## Data:
______________________________

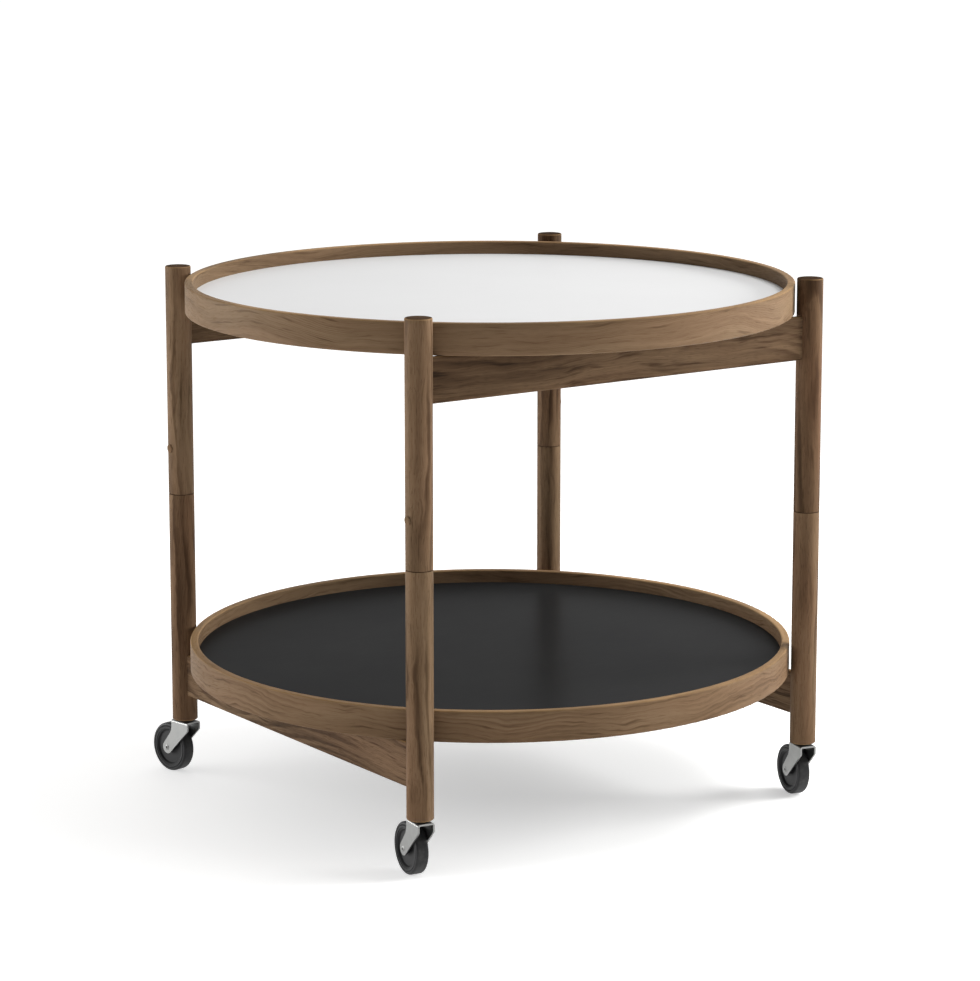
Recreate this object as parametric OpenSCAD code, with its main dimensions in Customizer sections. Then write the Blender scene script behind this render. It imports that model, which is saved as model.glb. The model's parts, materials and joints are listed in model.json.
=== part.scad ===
// Round two-tray serving trolley with a folding frame on four casters.
// Millimetres, +Z up. The origin lies on the floor under the middle of the trays.
// +X runs along the upper rails, +Y along the lower rails. Front is -Y, left is -X.

/* [Trays] */
// Outer diameter of both trays
tray_d = 600; // [500:5:700]
// Height of the bent rim
rim_h = 30; // [24:0.5:40]
// Thickness of the bent rim
rim_t = 8; // [6:0.5:12]
// Rounding of the rim's edges
rim_edge = 1.5; // [0.5:0.1:2.5]
// Thickness of the plate, which lies at mid height so that the tray can be turned over
plate_t = 3; // [2.5:0.1:5]
// Depth of the rebate on each side of the plate's edge
plate_rebate = 0.5; // [0.2:0.1:0.8]
// How far the plate's tongue reaches into the rim
groove_depth = 3; // [2:0.1:4]
// Gap between a tray and each leg
tray_gap = 2; // [1:0.1:5]

/* [Legs] */
// Diameter of the legs
leg_d = 25.6; // [24:0.1:32]
// Length of the lower half of a leg
lower_leg_len = 235; // [200:1:300]
// Length of the upper half of a leg
upper_leg_len = 231; // [200:1:300]
// Angle from the upper rails to the diagonal through the legs
frame_angle = 43.2; // [40:0.1:50]
// Rounding at the top and at the foot of a leg
leg_edge = 1.2; // [0.5:0.1:3]
// Rounding of the two edges that meet at the seam
seam_edge = 0.4; // [0.1:0.1:1]
// How far the legs stand above the upper tray
leg_above_tray = 6.7; // [1:0.1:30]

/* [Rails] */
// Height of the rails
rail_h = 43; // [36:0.5:55]
// Thickness of the rails
rail_t = 8; // [7:0.1:11]
// Rounding of the rails' long edges
rail_edge = 2.5; // [0.5:0.1:3.2]
// Height of the lower rails above the foot of the leg
lower_rail_lift = 26.4; // [24:0.1:80]
// Thickness of the stub tenons
tenon_t = 4; // [3:0.1:6]
// Length of the stub tenons
tenon_len = 9; // [5:0.1:10]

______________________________

## What is expected:
Output all of the data again, exactly.

## Result of this exercise:
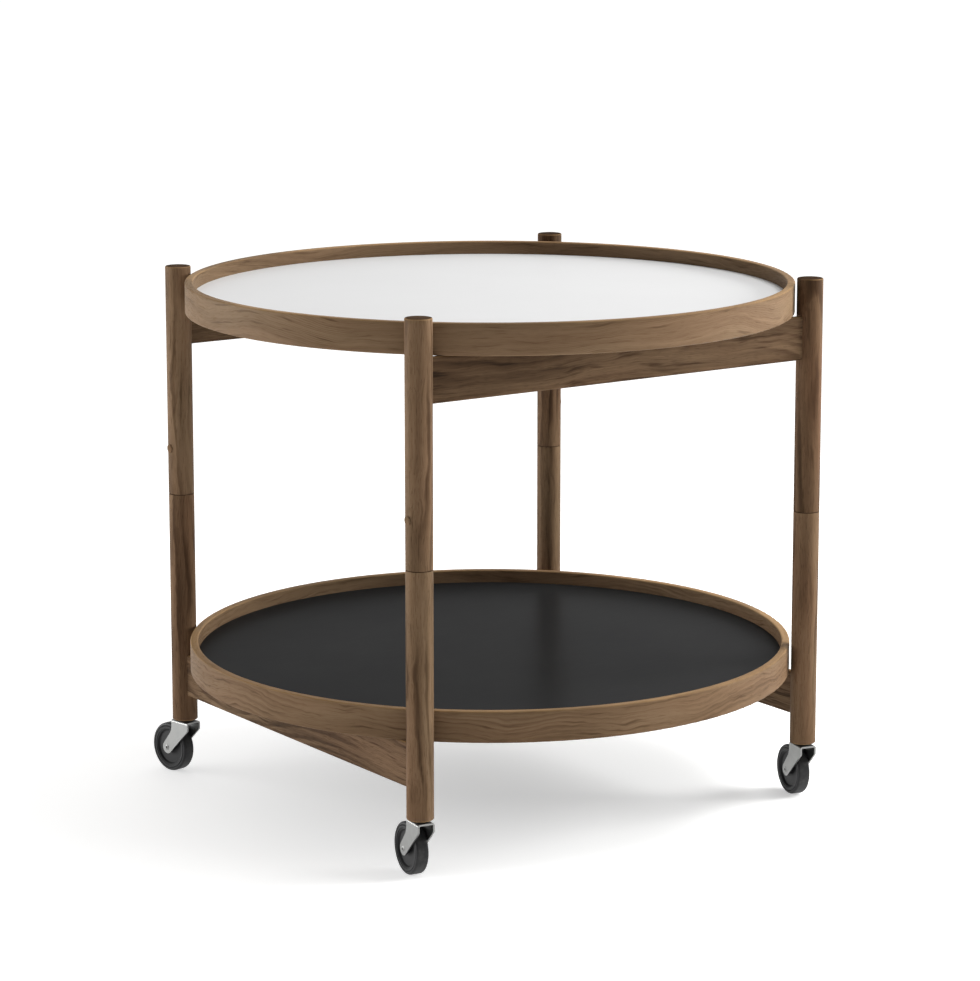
Recreate this object as parametric OpenSCAD code, with its main dimensions in Customizer sections. Then write the Blender scene script behind this render. It imports that model, which is saved as model.glb. The model's parts, materials and joints are listed in model.json.
=== part.scad ===
// Round two-tray serving trolley with a folding frame on four casters.
// Millimetres, +Z up. The origin lies on the floor under the middle of the trays.
// +X runs along the upper rails, +Y along the lower rails. Front is -Y, left is -X.

/* [Trays] */
// Outer diameter of both trays
tray_d = 600; // [500:5:700]
// Height of the bent rim
rim_h = 30; // [24:0.5:40]
// Thickness of the bent rim
rim_t = 8; // [6:0.5:12]
// Rounding of the rim's edges
rim_edge = 1.5; // [0.5:0.1:2.5]
// Thickness of the plate, which lies at mid height so that the tray can be turned over
plate_t = 3; // [2.5:0.1:5]
// Depth of the rebate on each side of the plate's edge
plate_rebate = 0.5; // [0.2:0.1:0.8]
// How far the plate's tongue reaches into the rim
groove_depth = 3; // [2:0.1:4]
// Gap between a tray and each leg
tray_gap = 2; // [1:0.1:5]

/* [Legs] */
// Diameter of the legs
leg_d = 25.6; // [24:0.1:32]
// Length of the lower half of a leg
lower_leg_len = 235; // [200:1:300]
// Length of the upper half of a leg
upper_leg_len = 231; // [200:1:300]
// Angle from the upper rails to the diagonal through the legs
frame_angle = 43.2; // [40:0.1:50]
// Rounding at the top and at the foot of a leg
leg_edge = 1.2; // [0.5:0.1:3]
// Rounding of the two edges that meet at the seam
seam_edge = 0.4; // [0.1:0.1:1]
// How far the legs stand above the upper tray
leg_above_tray = 6.7; // [1:0.1:30]

/* [Rails] */
// Height of the rails
rail_h = 43; // [36:0.5:55]
// Thickness of the rails
rail_t = 8; // [7:0.1:11]
// Rounding of the rails' long edges
rail_edge = 2.5; // [0.5:0.1:3.2]
// Height of the lower rails above the foot of the leg
lower_rail_lift = 26.4; // [24:0.1:80]
// Thickness of the stub tenons
tenon_t = 4; // [3:0.1:6]
// Length of the stub tenons
tenon_len = 9; // [5:0.1:10]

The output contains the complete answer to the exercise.